Las poéticas de la comunidad, aunque inconclusas (heridas abiertas que comunican con lo silenciado), suceden primero en los cuerpos de los personajes y las voces. Es, sí, el tópico del cuerpo como casa pero reformulado mediante la borradura de los límites; ambos son resguardo ante la intemperie. La primera parte de .Peceras es una serie de poemas unidos en torno de la casa y sus líneas de fuga:
casa en desbandada: el cuenco de la mano es una casa: cuna y orilla para el recién nacido :resguardos: entre el cielo y la tierra: posibilidades: cunas y acarreos
La comunidad en los poemas de Guerrero no surge de la acumulación de las historias a manera de genealogía como en el libro de Pimienta, sino de juntar objetos dentro de un espacio. La herida del individuo no sucede, pues, como una incisión de la historia sino sobre ella; de allí su propensión a los espacios:
Una casa se construye con preguntas. Una familia es una residencia de preguntas: qué fue de tanto señorío, dicen :casas:
En .Peceras no hay una voz que conduzca el poema sino un diálogo entre dos voces, una quizá más joven que la otra; de allí la apertura a lo vulnerable de la infancia y la casa como un resguardo. De allí también el retorno de la casa hacia los cuerpos como objetos vulnerables en espera de un don (un munnus: una alteridad que nos sustrae) que es violento por la participación de lo corporativo:
¿Qué es una hipoteca? es cuando te prestan para pagar una casa y la casa queda en prenda, ¿cómo? ¿Como vestido? (oh dulces…. por mi mal halladas):
vestido, casa y alimentos —¿y si no pagas? —te expropian la casa ¿cómo? yo no quiero que nos extirpen la casa ni que nos dejen desvestidos
Ambos libros son una muestra de las poéticas de lo común sin que en ninguno podamos observar una sensibilidad renovada. No es, creo, su papel sino mostrar las fracturas de la subjetividad moderna dentro de los flujos de violencia y desarraigo del neoliberalismo. En .Peceras lo común es la casa
aquí está la herida que se habita aquí un amontonadero de renuncias
palabras que se arrojan se rajan, se apilan, se ruedan en engranes de trituración
En Escribo desde aquí, en cambio, lo común es la genealogía como un devenir desde el deíctico del territorio:
el acoholismo de mi abuelo Benito:
sus poemas
la ceguera de mi abuelo Bonifacio:
su cámara
la ligereza de mi abuela María:
su matriz
el martirio de mi abuela Julia:
la silla en su espalda quebrada
En ambos, lo común no es lo compartido sino lo impropio de la herida, lo “desapropiado”. Como brevemente anuncié en la colaboración anterior, ambos son parte de una toma de postura más general de la poesía como reflexión de y hacia lo social mediante el cambio de las formas, los temas y su combinación estilística.

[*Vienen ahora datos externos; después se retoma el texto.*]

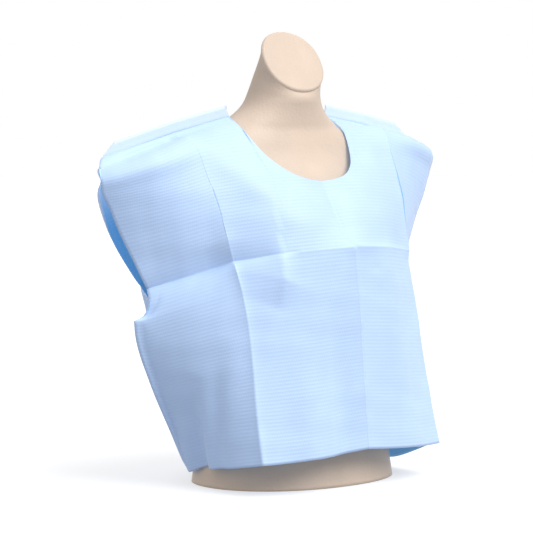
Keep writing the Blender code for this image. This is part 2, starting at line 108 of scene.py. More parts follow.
FRONT_CENTRE = table(
    Hang,
    (0.000, 0.000, -0.016, 0.540),
    (0.035, 0.000, 0.012, 0.516),
    (0.080, 0.000, 0.040, 0.476),
    (0.130, 0.000, 0.067, 0.434),
    (0.180, 0.000, 0.097, 0.391),
    (0.232, 0.000, 0.124, 0.346),
    (0.300, 0.000, 0.131, 0.279),
    (0.380, 0.000, 0.137, 0.202),
    (0.460, 0.000, 0.145, 0.127),
    (0.533, 0.000, 0.152, 0.057),
)
FRONT_COLLAR = table(
    Hang,
    (0.000, 0.0945, -0.035, 0.533),
    (0.035, 0.100, -0.003, 0.516),
    (0.080, 0.097, 0.033, 0.474),
    (0.130, 0.095, 0.064, 0.432),
    (0.180, 0.094, 0.090, 0.388),
    (0.232, 0.091, 0.106, 0.341),
    (0.300, 0.089, 0.120, 0.272),
    (0.380, 0.089, 0.128, 0.196),
    (0.460, 0.090, 0.138, 0.119),
    (0.533, 0.092, 0.149, 0.050),
)
FRONT_QUARTER = table(
    Hang,
    (0.000, 0.186, -0.052, 0.515),
    (0.035, 0.188, -0.018, 0.504),
    (0.055, 0.186, -0.003, 0.490),
    (0.080, 0.183, 0.008, 0.467),
    (0.130, 0.178, 0.027, 0.421),
    (0.180, 0.173, 0.043, 0.376),
    (0.232, 0.169, 0.058, 0.330),
    (0.300, 0.166, 0.082, 0.265),
    (0.380, 0.167, 0.096, 0.188),
    (0.460, 0.171, 0.110, 0.114),
    (0.533, 0.174, 0.126, 0.046),
)
SHOULDER_EDGE = table(
    Hang,
    (0.0000, 0.3020, -0.073, 0.4868),
    (0.0030, 0.3075, -0.069, 0.4836),
    (0.0117, 0.3165, -0.060, 0.4785),
    (0.0289, 0.3255, -0.051, 0.4690),
)
FRONT_ARMHOLE = table(
    Hang,
    (0.050, 0.3285, -0.041, 0.457),
    (0.075, 0.325, -0.043, 0.436),
    (0.115, 0.309, -0.043, 0.400),
    (0.145, 0.296, -0.042, 0.372),
    (0.185, 0.278, -0.035, 0.333),
    (0.232, 0.263, -0.021, 0.290),
    (0.250, 0.261, -0.020, 0.272),
    (0.260, 0.263, -0.021, 0.262),
    (0.268, 0.267, -0.023, 0.254),
    (0.273, 0.273, -0.025, 0.249),
)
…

No son, ante la precariedad de los sujetos en la época actual, una salida que articule nociones políticas tradicionales, sino la búsqueda de otros modos de hacer en el mundo, apenas incipientes.
[1] Roberto Espósito, Communitas. Origen y destino de la comunidad. Trad. de C. R. Molinari Marotto. Buenos Aires, Amorrortu, 2003, p. 32.